Preview: Science Fiction No More: Cyber Warfare and the United States

As Volume 40, Issue 4 of the Denver Journal of International Law and Policy heads off to the printers, we are previewing some of the articles.  Here is a look at Science Fiction No More: Cyber Warfare and the United States, by Cassandra Kirsch.

Faced with the increased propensity for cyber tools to damage state computer networks and power grids with the click of a mouse, politicians and academics from around the world have called for the creation of a Geneva Convention equivalent in cyberspace. Yet, members of United Nations Security Council continue to disagree as to what cyber activities might rise to the level of an armed attack under the existing Law of Armed Conflict.  Activities once limited to cyber espionage, and outside the reach of international law, are now the very same tools utilized in cyber operations to disable state communications and wreak havoc on state infrastructure.
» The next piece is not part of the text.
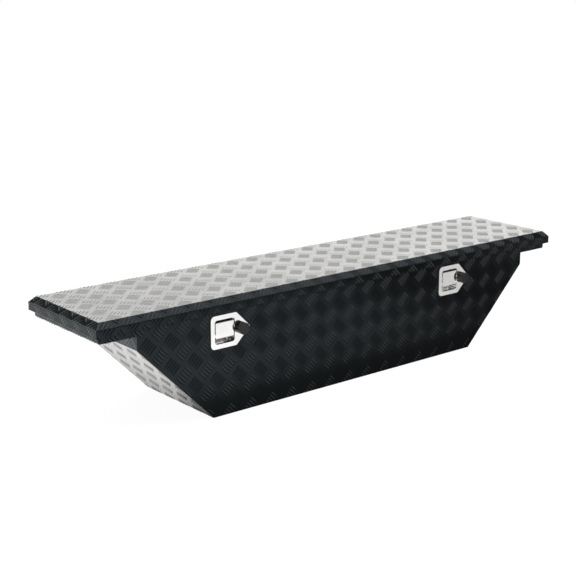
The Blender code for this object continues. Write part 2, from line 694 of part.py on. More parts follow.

Wars, traditionally waged between nations and clearly defined groups, can now be fought behind the veil of anonymity inherent of the Internet. While acts of war have yet to happen openly on the Internet, accusations have already been made against Russia for the 2007 cyber attacks on Estonia and against Israel for the Stuxnet worm unleashed on Iran’s nuclear reactors. Just as aerial bombing and nuclear arms revolutionized the battlefield, cyber attacks, and the mechanisms behind them, stand poised as the next evolution in weapons of war and any multilateral treaty must take these facts into consideration.